BNDES: existir ou não existir, eis a questão?

Pipocam na imprensa especializada [e na academia] artigos de opinião [e científicos] sobre o papel do BNDES na economia brasileira. De modo geral, poucos economistas advogam pelo fim do banco, mas muitos são os que defendem sua reestruturação. E tal lição vem direto da teoria econômica. Em poucas palavras: o governo pode [e deve!] intervir no mercado toda vez que existem falhas de mercado, i.e., toda vez que o mercado aloca mal [ou não aloca] recursos para fins alternativos. Daí que a indagação sobre existência ou não do BNDES vira quase que uma implicação lógica desse argumento econômico: ele deve existir, mas não do jeito que existe. Expliquemos, leitor.

Primeiro, é preciso responder à pergunta se o mercado de crédito brasileiro é robusto ou não, o que implica em receber ou não intervenção do Estado. Seja no Brasil ou em qualquer outro lugar do mundo, crédito envolve informação. O ofertante de crédito não tem informação completa sobre o tomador do empréstimo [e isso por melhor que seja seu modelo de risco], logo toda transação envolve uma certa dose de risco. Tal risco tem um preço que está implicitamente embutido naquilo que nós chamamos de taxa de juros. Perceba, portanto, que quanto maior for o risco de crédito [ou, alternativamente, menor a informação sobre o tomador] maiores serão as taxas de juros.

Do expresso acima, pode-se concluir que em havendo insegurança jurídica, os juros serão elevados e a oferta de crédito reduzida. Daí para concluir que existe falha de mercado e que o governo [via BNDES, Banco do Brasil e Caixa Econômica Federal] deve intervir é um pulo. Simples, não?

Não! Por que em primeiro lugar, o mais correto [sensato] seria atacar as fontes da restrição de crédito, quais sejam: tributação e insegurança jurídica, principalmente. O fato de existir elevado risco de crédito se dá por que é difícil [senão, impossível] recuperar crédito no país. Se isso fosse tratado com a devida atenção, a discussão sobre o papel do BNDES ganharia outros tons e uma nova direção.

Em segundo lugar, o BNDES [a Caixa e o BB] devem existir, mas não do jeito que existem. O BNDES não pode continuar captando recursos do Tesouro e emprestando a TJLP para tomadores que possuem outra opção, como Vale, Petrobrás, Telemar etc. Isso não faz muito sentido do ponto de vista econômico. Se o BNDES que continuar existindo [e subsidiando alguns tomadores] deve focar em dois nichos de mercado, que claramente não seriam atendidos mesmo se o risco de crédito diminuísse: 1) projetos de inovação; 2) microcrédito. Em ambos os casos as garantias são parcas, o que implica em restrição pelos entes privados, mas os ganhos econômicos e sociais são evidentes. Ou seja, nesses dois casos há clara falha de mercado o que justifica uma intervenção estatal.

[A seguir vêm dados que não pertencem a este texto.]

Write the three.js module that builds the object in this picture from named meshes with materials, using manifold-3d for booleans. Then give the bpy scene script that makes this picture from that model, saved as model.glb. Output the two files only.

Já nos empréstimos atuais do banco só há "falha" de mercado porque o ambiente de negócios brasileiro é ruim. Um exemplo claro disso é que a relação crédito/PIB saiu da zona de conforto de 20% no início do século para quase 50% em finais do ano passado. Isso ocorreu graças a melhorias instituicionais [alienação fiduciária e lei de falências, principalmente] e não porque o Tesouro passou a aumentar a fonte de recursos do BNDES. Desse modo, o BNDES só é interessante nesse momento porque o risco de crédito ainda é elevado. Caso não fosse, sua existência mais do que prejudicaria o mercado.

Por fim, cabe lembrar o outro sentido da relação mercado-governo. Se há "falha" de mercado e o BNDES atua, há também falha de governo. Primeiro porque a existência do BNDES causa ainda mais redução da oferta de crédito privado. Ora, como competir com um player que tem uma fonte subsidiada de recursos? Daí que a própria existência do BNDES causa [também] restrição na oferta de crédito. Em segundo lugar, a oferta de crédito subsidiado torna a política monetária muito mais rígida - algo que vem sendo seguidamente apontado nos documentos oficiais do Banco Central. Desse modo, o Banco deve sim existir, mas de outra forma.